Sen. Bill Cassidy says Louisiana's maternal mortality rate isn't bad if you don't count Black people
You’ll be heartened to learn that we’ve got a great country if you don’t count the plight of oppressed people or the negligence, viciousness, ignorance, and greed of the people in power. Other than that, we’re just like Denmark, only with lots more Old Country Buffets!
That’s not to say the U.S. isn’t a great country. It is. We just lose our way sometimes—and right about now I’m reminded of the soldier in the opening scene of Saving Private Ryan who stumbles around in abject confusion looking for his severed arm on the beach.
In a recent interview with Politico, Louisiana Sen. Bill Cassidy attempted to deflect attention from his state’s abysmal maternal mortality rate by blaming Black people for the barriers and systemic issues that have led to, well, high mortality rates among Black mothers.
Sen. Bill Cassidy (R-La.) said Louisiana’s maternal mortality rate — one of the worst in the nation — does not tell the whole story of maternal health in the state because of its large Black population and the uncommonly broad definition Louisiana uses.
“About a third of our population is African American; African Americans have a higher incidence of maternal mortality. So, if you correct our population for race, we’re not as much of an outlier as it’d otherwise appear,” Sen. Bill Cassidy said in an interview with POLITICO for the Harvard Chan School of Public Health series Public Health on the Brink. “Now, I say that not to minimize the issue but to focus the issue as to where it would be. For whatever reason, people of color have a higher incidence of maternal mortality.”
For whatever reason? Hmm, what might those reasons be? Because Sen. Cassidy appears to believe it’s a big fucking mystery.
Well, for one thing, there are the socioeconomic disparities that greatly affect access to prenatal health care and health care in general, especially in this country. These disparities contribute immensely to worse outcomes. And the key driver of these disparities is—you guessed it—Republican politicians like Bill Cassidy.
Michelle Williams, the dean of Harvard’s School of Public Health, laid out numerous reasons for these terrible outcomes in response to Cassidy’s deliberately obtuse jibber-jabber.
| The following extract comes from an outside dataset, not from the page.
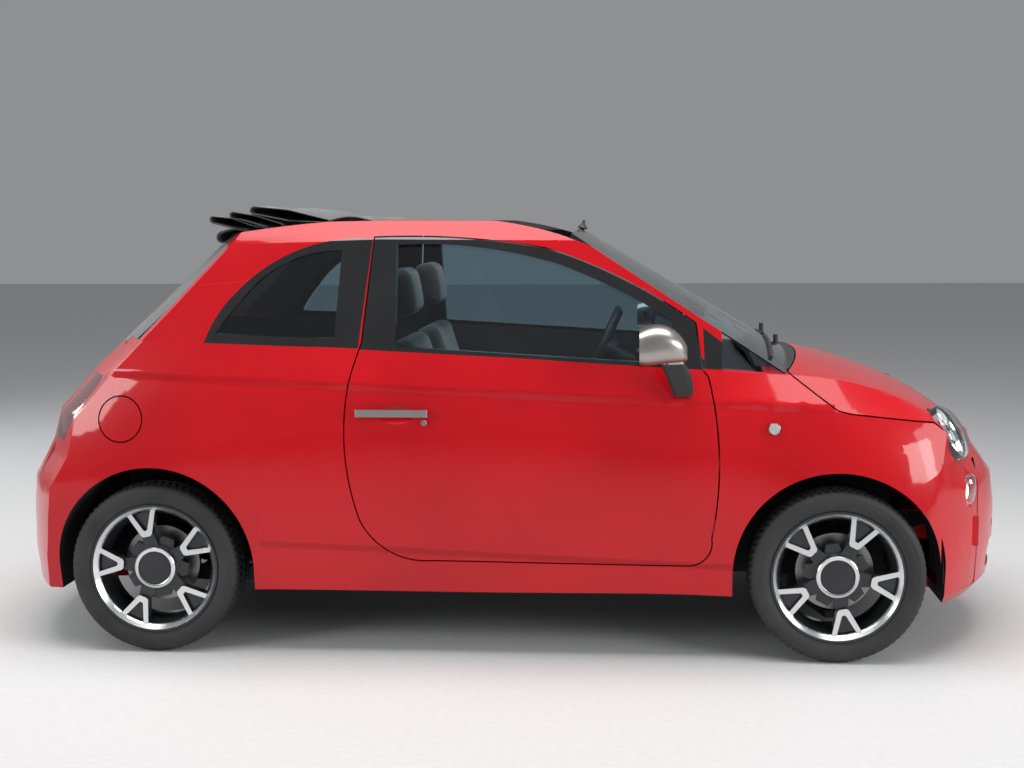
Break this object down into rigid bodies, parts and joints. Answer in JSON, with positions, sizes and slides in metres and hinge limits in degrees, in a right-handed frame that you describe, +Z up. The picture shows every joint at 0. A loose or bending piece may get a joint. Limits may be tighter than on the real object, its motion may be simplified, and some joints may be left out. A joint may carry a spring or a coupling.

And those causes go well beyond a simple lack of access to proper care:
Another well-documented driver of disparities: During childbirth and recovery, as in other aspects of medical care, Black women have far too often been dismissed as complainers when they seek help for symptoms that can presage serious complications, such as shortness of breath or swelling legs. It happened even to Serena Williams.
Researchers have also begun to document the pernicious “weathering” effects of chronic stress among people of color. This stress, often stemming from both structural racism and individual acts of discrimination, has a corrosive effect on health over time and can affect multiple body systems, even in relatively young and otherwise healthy women. Pregnancy can magnify the impacts of weathering and lead to serious complications.
Of course, Cassidy’s “reasoning” is pretty noxious if you stop to think about what he’s saying—to white people, that is: “Hey, don't worry about it. You’re doing just fine.”
We have a crisis in maternal mortality in this country, and it’s a crisis of terrifying proportions for women of color. This is not a moment to quibble about how states are ranked. It’s not a moment to correct for race. It’s a moment to step up and declare that our rate of maternal mortality in the United States is shameful and unacceptable. It’s a moment to assert that Louisiana—precisely because it has such a large population of Black women—must seize a leadership role in making pregnancy and childbirth safer for all.
Of course, delving into the real reasons for these widely divergent outcomes is hard—which is why Cassidy seems content to simply throw up his hands and say “whatevs.” But while these problems may seem intractable, that perception only exists because we’ve spent so many years shrugging our shoulders and ignoring our history. So let’s ignore it even harder, shall we?
Fortunately, not everyone in Louisiana is as benighted as Cassidy.
Veronica Gillispie-Bell, the medical director of Louisiana’s Perinatal Quality Collaborative and Pregnancy Associated Mortality Review, noted that “race is a social construct, it is not a biological condition,” and poorer outcomes are always going to come down to racism whether we want to admit it or not.
“There’s two things that are always going to drive the disparities. It’s going to be systemic racism — the historical processes and policies that have been put in place that disenfranchise Black and brown people — and then the other part of that is going to be implicit bias,” said Gillispie-Bell. “Black and brown individuals don’t always get the same quality of health care in the health care system as their white counterparts.”